Students at South Dakota State University in Brookings can choose from two online/onsite hybrid nurse practitioner programs: an MSN and a post-master’s certificate with a family nurse practitioner (FNP) specialization. While much of the coursework is delivered online, students are asked to visit the campus periodically throughout the duration of their studies. The blended MSN and post-master’s certificate programs have a family health focus, featuring courses such as foundations of advanced nursing; health promotion & disease prevention; health policy & legislation; cultural competence in healthcare; and more. Students are also required to participate in an internship and a clinical practicum during their later years of study. Applicants must possess an undergraduate GPA of 3.0 before they will be granted admission.
The university also offers several DNP programs with nurse practitioner tracks in partnership with the University of Missouri (KC and Columbia) across four NP specializations: family health, neonatal care, psychiatric-mental health, and pediatrics. These programs feature entire courses that are face-to-face, thus they require more campus visitation and are more accurately described as traditional onsite programs with some courses available via distance learning.
Lastly, while these two schools are the sole SD-based institutions with accredited online NP programs, there is an abundance of distance-based MSN, post-master’s certificate, and DNP programs across all specialties open to students residing in the Mount Rushmore State. Prior to enrolling in any online program, NP students are encouraged to check out the ‘state authorization’ status of the institution since local laws governing the delivery of online education differ. To discover the varied options and NP pathways, check out the main online nurse practitioner programs page.
Although some online graduate programs in nursing allow students to complete the entirety of the program without visiting the campus, this is not always the case. For example, students at South Dakota State University must visit the campus periodically throughout the course of their studies, whereas those at Mount Marty College are required to participate in two face-to-face seminars each semester. Because of the variance in required campus visits, aspiring NPs who are planning on applying to an online graduate program should thoroughly research their options to decide which type of program schedule is the best fit for their goals and schedules.

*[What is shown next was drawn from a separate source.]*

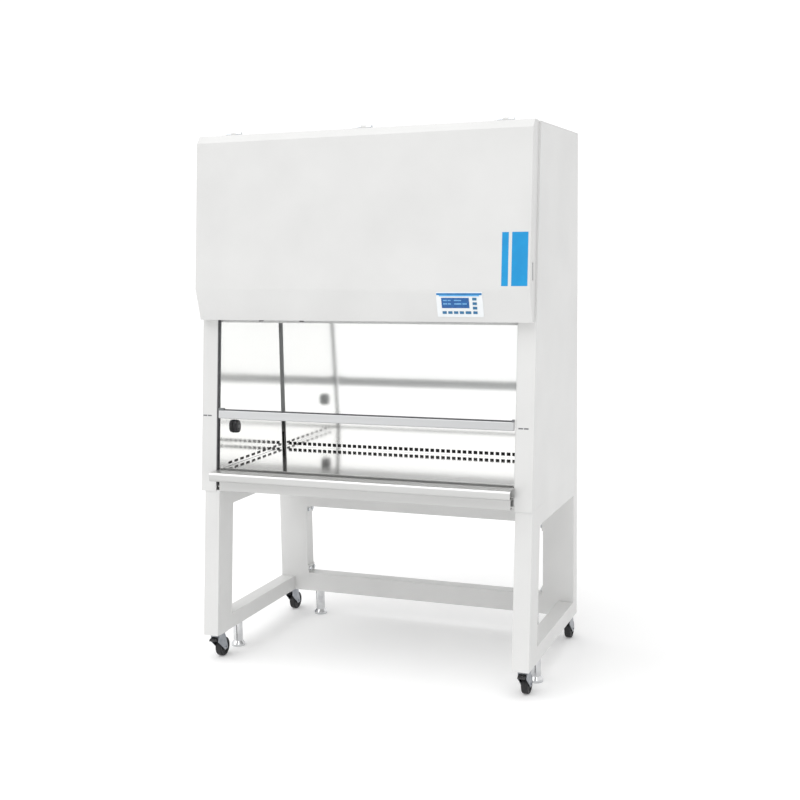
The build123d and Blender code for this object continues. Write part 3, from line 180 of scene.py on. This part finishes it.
# Plastic plugs in the outer face of each lower beam, over the holes through which the caster
# bolts are reached. Moulded grey polypropylene with a softened rim, pressed in below the face.
def disc(name, radius, height, middle, axis, edge, body, material):
    """A round piece with a softened rim: its middle, its axis (0 x, 1 y, 2 z) and its body."""
    bpy.ops.object.select_all(action="DESELECT")
    turn = ((0, radians(90), 0), (radians(90), 0, 0), (0, 0, 0))[axis]
    bpy.ops.mesh.primitive_cylinder_add(vertices=40, radius=radius, depth=height,
                                        location=middle, rotation=turn)
    piece = bpy.context.active_object
    piece.name = name
    bpy.ops.object.transform_apply(location=True, rotation=True, scale=True)
    bevel = piece.modifiers.new("rim", "BEVEL")
    bevel.width = edge
    bevel.segments = 3
    bevel.limit_method = "ANGLE"
    bevel.angle_limit = radians(40)
    bpy.ops.object.modifier_apply(modifier=bevel.name)
    bpy.ops.object.shade_smooth_by_angle(angle=radians(35))
    finish_with(piece, material)
    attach(piece, body)
    return piece


plug_plastic = surface("moulded_polypropylene_grey", ("6E7072", "7A7C7E"), 9, 0.9, 0.02, (0.4, 0.55))
plug_radius = 0.0065
plug_height = 0.0018
plug_depth = 0.0011
plug_rise = 0.034
for side, inward in (("left", 1), ("right", -1)):
    beam_low, beam_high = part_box(f"stand_frame_{side}")
    outer_x = beam_low.x if inward > 0 else beam_high.x
    for count, share in enumerate((0.3, 0.62)):
        middle = (outer_x + inward * plug_depth, beam_low.y + share * (beam_high.y - beam_low.y),
                  beam_low.z + plug_rise)
        disc(f"beam_plug_{side}_{count + 1}", plug_radius, plug_height, middle, 0, 0.0006, "cabinet",
             plug_plastic)

# Casters: zinc plated forks and black wheels with a cap over each end of the axle, and a brake
# pedal on the two front ones. The tread is moulded polyurethane, dull with a fine mould texture.
wheel_rubber = surface("polyurethane_tread_black", ("141416", "1F1F22"), 14, 1.2, 0.08, (0.5, 0.7))
fork_paint = surface("zinc_plated_fork", ("8F9399", "A6A9AE"), 16, 0.9, 0.03, (0.3, 0.42),
                     Metallic=1.0)
pedal_plastic = surface("glass_filled_nylon_black", ("1A1A1C", "242427"), 12, 1.0, 0.04, (0.45, 0.6))
hub_radius = 0.013
hub_height = 0.0016
for corner in ("front_left", "front_right", "rear_left", "rear_right"):
    wheel = eased(f"wheel_{corner}", f"wheel_{corner}_moulded", 0.0015, 2)
    finish_with(wheel, wheel_rubber)
    dress(fork_paint, f"fork_{corner}")
    wheel_low, wheel_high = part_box(f"wheel_{corner}")
    hub = (wheel_low + wheel_high) / 2
    for end, reach in (("a", wheel_low.x), ("b", wheel_high.x)):
        disc(f"hub_cover_{corner}_{end}", hub_radius, hub_height, (reach, hub.y, hub.z), 0, 0.0006,
             f"wheel_{corner}_body", pedal_plastic)
dress(pedal_plastic, "pedal_front_left", "pedal_front_right")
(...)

Throughout their studies, students in online graduate programs will be required to complete a specific number of preceptor hours before they will be awarded with a degree. Although this number is not always the same, a South Dakota Board of Nursing FAQ sheet asserts that this requirement is usually set around 500 hours, although it is determined by individual certifying and licensing bodies.
Finally, aspiring NPs in South Dakota should note that the state is considered a ‘reduced practice’ environment by the American Association of Nurse Practitioners (AANP), which means that NPs cannot engage in specific elements of their practice as determined by state laws and regulations. Although this may not be the most important factor for those interested in pursuing a career in this field, it should be one consideration among many for aspiring NPs who intend on practicing within the state of South Dakota.